PROBLEM TO SOLVE.
Only lines with the word "script" are needed; collect each of them from the listing below.

DATA SUPPLIED.
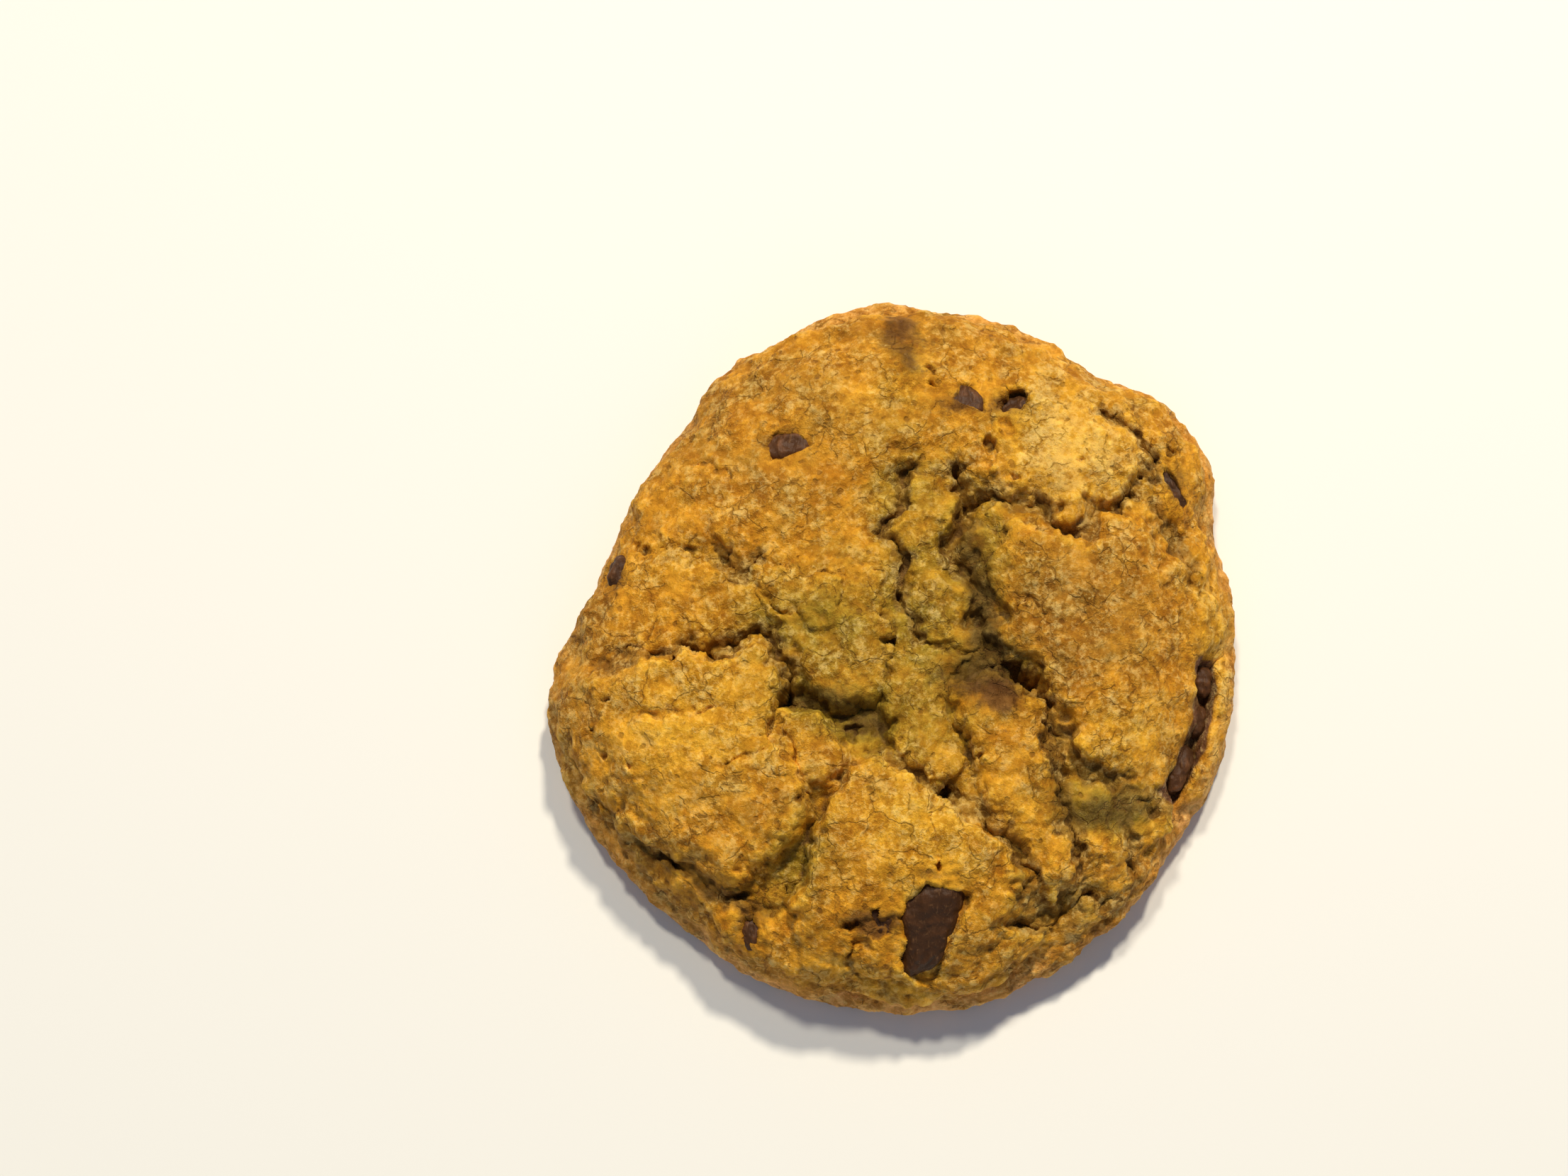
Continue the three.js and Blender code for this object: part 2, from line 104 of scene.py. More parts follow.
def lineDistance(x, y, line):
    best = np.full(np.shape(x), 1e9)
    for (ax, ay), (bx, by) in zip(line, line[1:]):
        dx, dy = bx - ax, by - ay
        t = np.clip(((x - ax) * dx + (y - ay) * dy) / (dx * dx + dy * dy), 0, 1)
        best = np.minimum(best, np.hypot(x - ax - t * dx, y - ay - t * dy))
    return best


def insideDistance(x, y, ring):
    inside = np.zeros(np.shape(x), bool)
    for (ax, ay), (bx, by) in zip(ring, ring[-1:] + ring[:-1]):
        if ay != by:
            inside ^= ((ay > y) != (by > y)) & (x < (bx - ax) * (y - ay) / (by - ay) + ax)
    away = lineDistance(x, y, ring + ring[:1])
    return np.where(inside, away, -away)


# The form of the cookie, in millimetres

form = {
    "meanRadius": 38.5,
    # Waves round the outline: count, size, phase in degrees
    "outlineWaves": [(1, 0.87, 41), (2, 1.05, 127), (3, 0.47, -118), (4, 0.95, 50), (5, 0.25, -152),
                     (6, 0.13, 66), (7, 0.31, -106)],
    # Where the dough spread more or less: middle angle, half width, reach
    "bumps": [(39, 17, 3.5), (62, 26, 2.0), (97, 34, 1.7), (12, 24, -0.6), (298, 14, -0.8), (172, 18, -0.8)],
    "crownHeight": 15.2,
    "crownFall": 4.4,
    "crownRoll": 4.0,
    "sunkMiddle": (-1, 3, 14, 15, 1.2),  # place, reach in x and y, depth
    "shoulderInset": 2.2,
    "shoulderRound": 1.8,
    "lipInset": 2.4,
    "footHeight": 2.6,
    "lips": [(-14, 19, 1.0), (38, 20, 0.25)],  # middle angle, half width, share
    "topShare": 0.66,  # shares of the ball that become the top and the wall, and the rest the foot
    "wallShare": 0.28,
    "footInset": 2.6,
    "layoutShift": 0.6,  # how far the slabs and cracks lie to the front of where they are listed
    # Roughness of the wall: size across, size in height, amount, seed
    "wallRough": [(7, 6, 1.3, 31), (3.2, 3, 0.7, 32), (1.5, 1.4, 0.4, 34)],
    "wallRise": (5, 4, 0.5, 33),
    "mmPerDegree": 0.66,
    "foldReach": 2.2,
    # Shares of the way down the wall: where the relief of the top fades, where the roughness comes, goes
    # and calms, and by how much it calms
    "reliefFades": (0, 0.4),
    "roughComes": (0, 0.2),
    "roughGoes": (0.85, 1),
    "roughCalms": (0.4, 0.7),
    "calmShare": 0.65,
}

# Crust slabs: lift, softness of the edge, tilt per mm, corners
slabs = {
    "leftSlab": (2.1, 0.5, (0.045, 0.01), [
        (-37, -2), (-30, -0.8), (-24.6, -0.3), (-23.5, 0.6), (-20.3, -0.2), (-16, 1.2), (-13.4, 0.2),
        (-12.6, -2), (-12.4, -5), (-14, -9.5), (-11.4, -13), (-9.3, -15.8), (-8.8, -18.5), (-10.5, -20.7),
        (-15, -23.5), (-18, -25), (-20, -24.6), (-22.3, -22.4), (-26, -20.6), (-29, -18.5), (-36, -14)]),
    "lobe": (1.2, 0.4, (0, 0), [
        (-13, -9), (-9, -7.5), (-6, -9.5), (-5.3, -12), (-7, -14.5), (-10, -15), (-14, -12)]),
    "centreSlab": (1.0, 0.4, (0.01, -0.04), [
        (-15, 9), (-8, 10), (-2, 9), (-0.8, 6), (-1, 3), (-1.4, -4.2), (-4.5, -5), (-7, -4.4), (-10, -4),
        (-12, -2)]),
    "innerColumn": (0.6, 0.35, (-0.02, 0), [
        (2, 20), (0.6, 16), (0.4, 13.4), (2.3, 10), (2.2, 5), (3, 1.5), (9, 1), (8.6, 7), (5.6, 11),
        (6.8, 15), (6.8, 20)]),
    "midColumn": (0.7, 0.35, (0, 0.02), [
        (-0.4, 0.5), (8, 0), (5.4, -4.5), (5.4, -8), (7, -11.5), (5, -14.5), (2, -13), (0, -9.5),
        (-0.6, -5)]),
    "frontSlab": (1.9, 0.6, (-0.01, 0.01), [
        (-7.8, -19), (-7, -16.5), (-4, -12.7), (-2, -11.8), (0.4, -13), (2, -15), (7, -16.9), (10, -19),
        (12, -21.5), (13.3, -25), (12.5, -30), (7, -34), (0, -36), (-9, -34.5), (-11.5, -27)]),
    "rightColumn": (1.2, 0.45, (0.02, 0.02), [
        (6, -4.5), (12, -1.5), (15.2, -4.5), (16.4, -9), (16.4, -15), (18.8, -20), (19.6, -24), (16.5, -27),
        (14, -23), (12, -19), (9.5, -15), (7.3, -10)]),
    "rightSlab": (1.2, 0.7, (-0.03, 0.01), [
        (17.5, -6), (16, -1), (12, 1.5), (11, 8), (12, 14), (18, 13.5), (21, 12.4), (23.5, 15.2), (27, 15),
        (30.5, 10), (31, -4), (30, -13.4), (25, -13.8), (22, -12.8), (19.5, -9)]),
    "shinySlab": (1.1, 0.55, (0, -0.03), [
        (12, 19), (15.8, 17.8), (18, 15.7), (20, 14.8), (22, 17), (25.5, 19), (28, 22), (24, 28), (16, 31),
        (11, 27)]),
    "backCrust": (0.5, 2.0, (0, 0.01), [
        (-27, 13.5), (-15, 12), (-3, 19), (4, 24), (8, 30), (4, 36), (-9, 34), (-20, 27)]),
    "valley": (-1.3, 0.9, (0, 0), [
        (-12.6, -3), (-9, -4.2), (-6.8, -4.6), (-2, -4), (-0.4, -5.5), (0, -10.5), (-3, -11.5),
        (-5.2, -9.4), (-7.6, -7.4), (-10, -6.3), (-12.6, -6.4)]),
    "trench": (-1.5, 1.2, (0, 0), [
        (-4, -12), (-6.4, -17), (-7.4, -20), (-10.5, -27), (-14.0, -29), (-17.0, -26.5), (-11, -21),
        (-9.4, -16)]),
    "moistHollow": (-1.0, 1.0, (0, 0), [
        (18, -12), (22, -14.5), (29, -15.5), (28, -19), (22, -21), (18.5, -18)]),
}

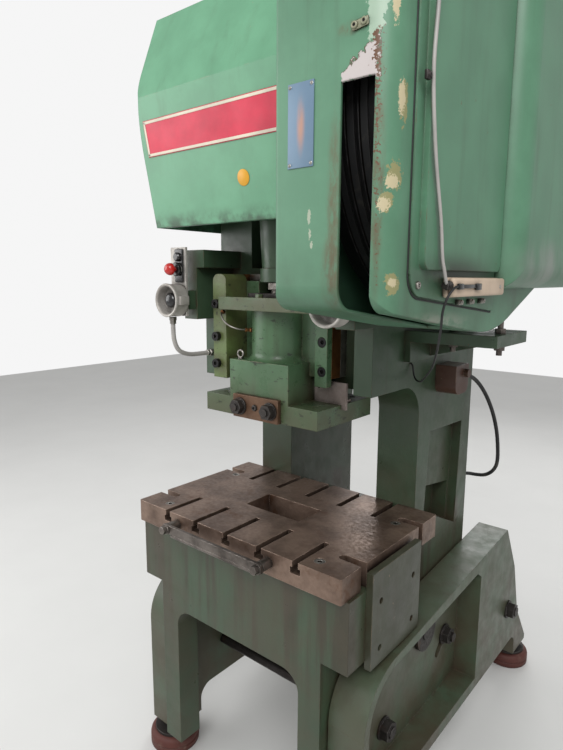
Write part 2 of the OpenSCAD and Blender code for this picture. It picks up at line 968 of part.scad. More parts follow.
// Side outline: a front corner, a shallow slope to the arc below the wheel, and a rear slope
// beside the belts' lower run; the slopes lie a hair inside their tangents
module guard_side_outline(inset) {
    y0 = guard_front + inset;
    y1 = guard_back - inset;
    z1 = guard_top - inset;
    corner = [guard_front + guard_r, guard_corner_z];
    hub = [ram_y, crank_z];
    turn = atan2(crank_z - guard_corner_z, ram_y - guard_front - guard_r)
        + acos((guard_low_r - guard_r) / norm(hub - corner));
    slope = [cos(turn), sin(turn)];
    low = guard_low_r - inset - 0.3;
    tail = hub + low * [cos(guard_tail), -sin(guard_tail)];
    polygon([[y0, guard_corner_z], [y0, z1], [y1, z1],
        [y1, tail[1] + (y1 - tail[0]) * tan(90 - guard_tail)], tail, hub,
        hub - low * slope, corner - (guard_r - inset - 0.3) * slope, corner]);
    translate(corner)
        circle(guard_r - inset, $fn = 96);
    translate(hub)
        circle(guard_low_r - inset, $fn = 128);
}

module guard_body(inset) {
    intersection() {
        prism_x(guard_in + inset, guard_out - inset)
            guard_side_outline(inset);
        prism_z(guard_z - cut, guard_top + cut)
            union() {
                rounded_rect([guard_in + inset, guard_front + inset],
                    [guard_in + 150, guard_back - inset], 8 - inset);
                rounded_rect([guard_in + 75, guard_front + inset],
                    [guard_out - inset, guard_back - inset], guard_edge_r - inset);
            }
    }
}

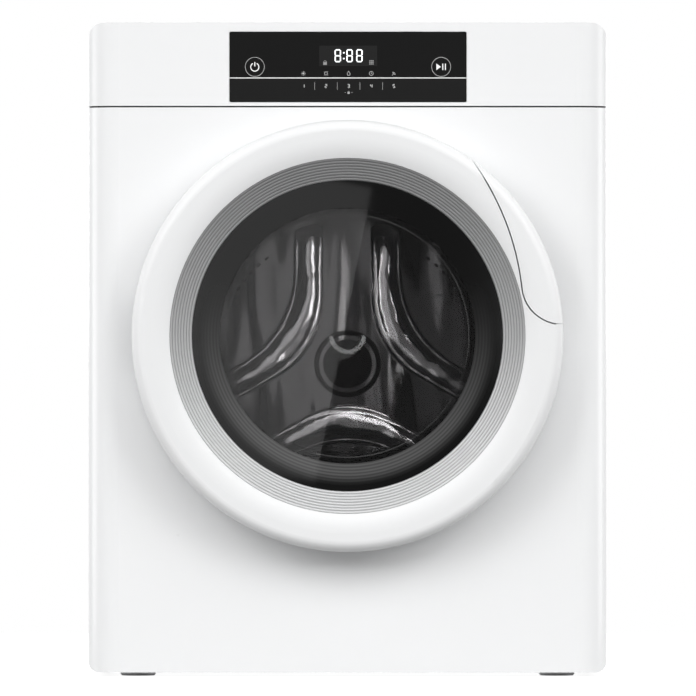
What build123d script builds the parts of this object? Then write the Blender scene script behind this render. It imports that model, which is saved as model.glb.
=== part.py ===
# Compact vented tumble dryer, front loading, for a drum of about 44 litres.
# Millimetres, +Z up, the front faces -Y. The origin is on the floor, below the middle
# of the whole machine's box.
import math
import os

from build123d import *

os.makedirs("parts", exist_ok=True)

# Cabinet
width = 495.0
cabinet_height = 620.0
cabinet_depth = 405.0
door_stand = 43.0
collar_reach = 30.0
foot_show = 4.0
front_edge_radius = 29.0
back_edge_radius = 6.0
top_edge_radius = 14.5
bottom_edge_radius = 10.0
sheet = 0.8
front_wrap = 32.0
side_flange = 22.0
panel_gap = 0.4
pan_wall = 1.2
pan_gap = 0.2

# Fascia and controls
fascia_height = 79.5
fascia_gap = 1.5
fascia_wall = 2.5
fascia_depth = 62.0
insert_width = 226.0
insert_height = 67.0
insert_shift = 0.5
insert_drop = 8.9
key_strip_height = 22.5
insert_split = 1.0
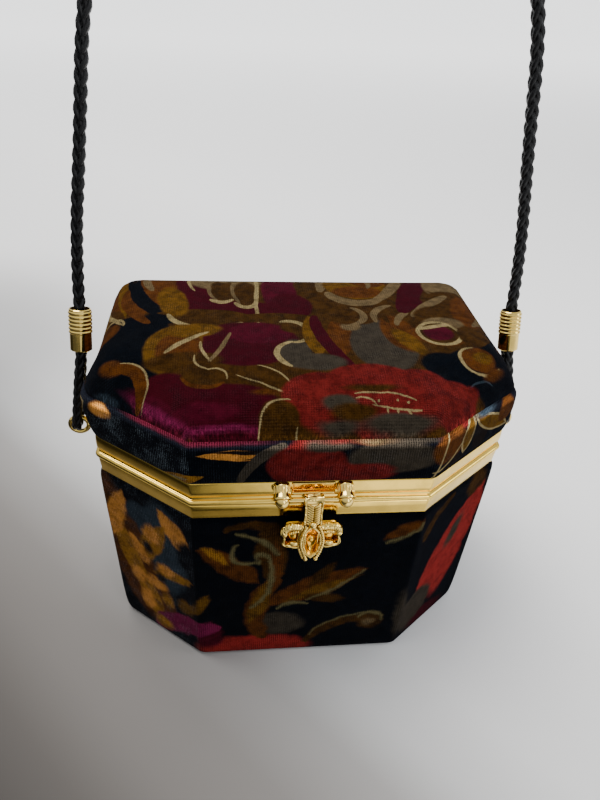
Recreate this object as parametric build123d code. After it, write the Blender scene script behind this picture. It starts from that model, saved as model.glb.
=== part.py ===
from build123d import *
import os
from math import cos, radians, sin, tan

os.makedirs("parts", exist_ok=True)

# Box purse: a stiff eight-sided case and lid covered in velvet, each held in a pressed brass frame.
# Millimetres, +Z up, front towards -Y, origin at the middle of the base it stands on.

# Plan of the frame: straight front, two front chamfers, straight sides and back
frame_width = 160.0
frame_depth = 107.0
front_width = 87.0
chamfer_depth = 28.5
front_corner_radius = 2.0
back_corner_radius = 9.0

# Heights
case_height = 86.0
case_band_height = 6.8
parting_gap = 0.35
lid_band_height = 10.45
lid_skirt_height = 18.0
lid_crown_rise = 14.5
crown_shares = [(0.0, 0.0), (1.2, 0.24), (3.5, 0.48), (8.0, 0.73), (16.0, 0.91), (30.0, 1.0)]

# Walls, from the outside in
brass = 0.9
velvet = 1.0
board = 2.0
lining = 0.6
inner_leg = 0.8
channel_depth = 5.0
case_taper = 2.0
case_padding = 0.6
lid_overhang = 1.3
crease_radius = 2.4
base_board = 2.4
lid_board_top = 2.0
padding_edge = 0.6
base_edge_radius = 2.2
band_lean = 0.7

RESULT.
What build123d script builds the parts of this object? Then write the Blender scene script behind this render. It imports that model, which is saved as model.glb.
Recreate this object as parametric build123d code. After it, write the Blender scene script behind this picture. It starts from that model, saved as model.glb.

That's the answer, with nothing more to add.